When you meet someone you’re interested in and find out they’re divorced, what is your first thought? Do you feel hesitant, wondering if they’re jaded or piled high with baggage? Or do you feel somewhat relieved, knowing they’re experienced and able to commit? Whatever your reaction, you’re probably right. Compared to never-married singles, dating divorced singles does have some challenges and risks… but it can also have some rewards.
The Challenges
As I discuss in Dating the Divorced Man , divorced people often have some challenges you may not have considered, and it’s important to be aware of them:
#1: Emotional baggage. This challenge is one of the most common and, unfortunately, the hardest to spot. Those who are separated or recently divorced – and occasionally even some long-time divorced people – will often carry emotional baggage in the form of sadness, anger, guilt, or other signs of grief. Unless your date has completed most of the grieving process, your relationship will be limited, or, worse, will come to a sudden halt. Be on the lookout for signs of grief (especially someone who talks a lot about their divorce or ex), and beware of those who aren’t divorced yet.
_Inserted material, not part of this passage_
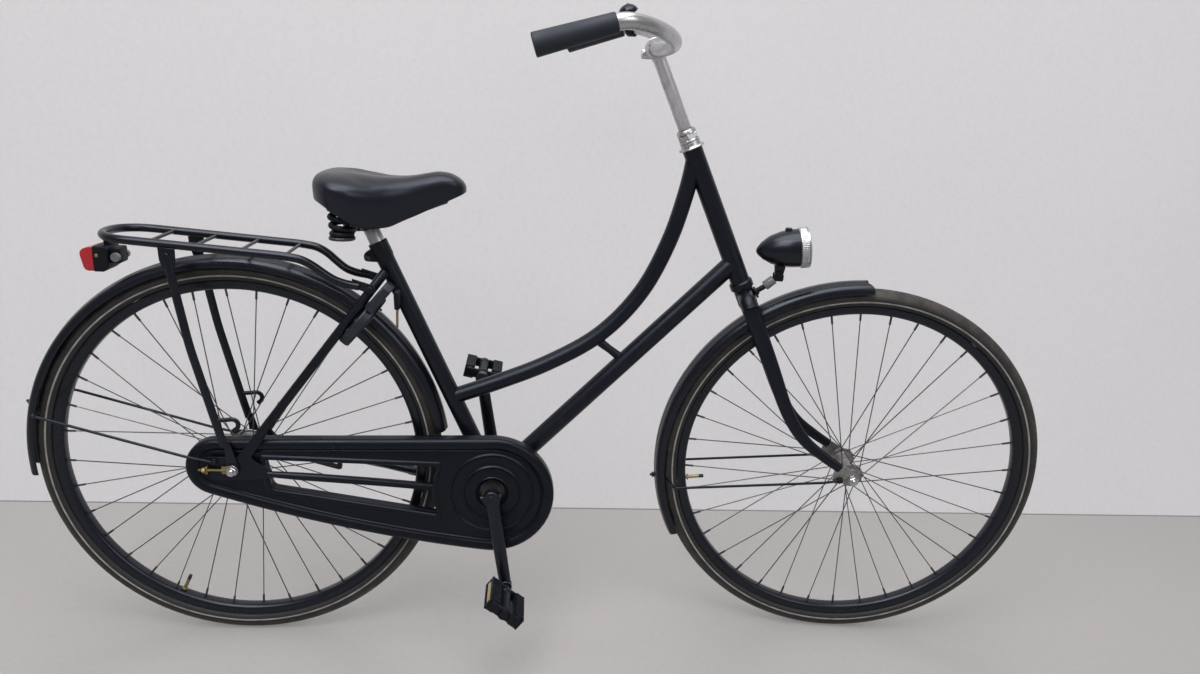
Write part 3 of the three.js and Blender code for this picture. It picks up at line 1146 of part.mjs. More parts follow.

#2: Kids. While there’s no reason to rule someone out because they have kids, your date’s kids will greatly influence your relationship and you will have to make room for them. Kids will affect your date’s priorities and your time together, and, down the road, your vacations and where you choose to live. And, with kids comes an ex-spouse who will always be in the picture – if you’re lucky, this person will be polite.
#3: Financial problems. Divorce is financially devastating for everyone involved. Single moms often find themselves working very hard to support kids with limited resources, while single dads may have large child support or alimony obligations. As a result, your partner may struggle financially and/or may not have the financial freedom you have.
The Rewards
Fortunately, for any challenges that come with someone who’s been divorced, there are just as many benefits that you won’t often see with a never-married:
#1: Experience: Let’s face it: even the best marriages have tough times and it takes a lot to make a marriage work. And even though their marriages ended, divorced people have been “in the trenches” and, as a result, they’re often more adept at handling conflicts and other challenges. They’ve learned a few things about the other sex and they’re less likely to sweat over things that are unimportant: e.g. she’s less likely to freak out if you want time with your buddies and he’s less likely to overreact when you have a meltdown.
#2: Appreciation: Even though divorce can leave wounds, it also teaches good lessons. Many people don’t marry the right person the first time around – smart people learn from their mistakes and make a better choice when they decide to remarry. They learn to appreciate qualities they didn’t realize were important. If his ex was critical, he’ll appreciate your acceptance of him even more. If her ex was a handsome guy who cheated, she’ll appreciate your fidelity, even if you aren’t as handsome.
#3: Ability to commit: Divorced people have shown that they are willing and able to make a serious commitment, something that a number of never-marrieds hedge about. Most divorced people prefer being married and are willing to commit again. If you are looking for marriage, this is something to keep in mind.
Divorced people have their pros and cons, just like everybody else. Evaluate each situation individually and don’t be too quick to judge: a divorced person can be embittered and baggage-laden or they can be mature and commitment-minded, just as a never-married can be totally fresh and baggage-free or utterly commitmentphobic and selfish. In the end, the most important thing is to find a partner who’s compatible with what you need.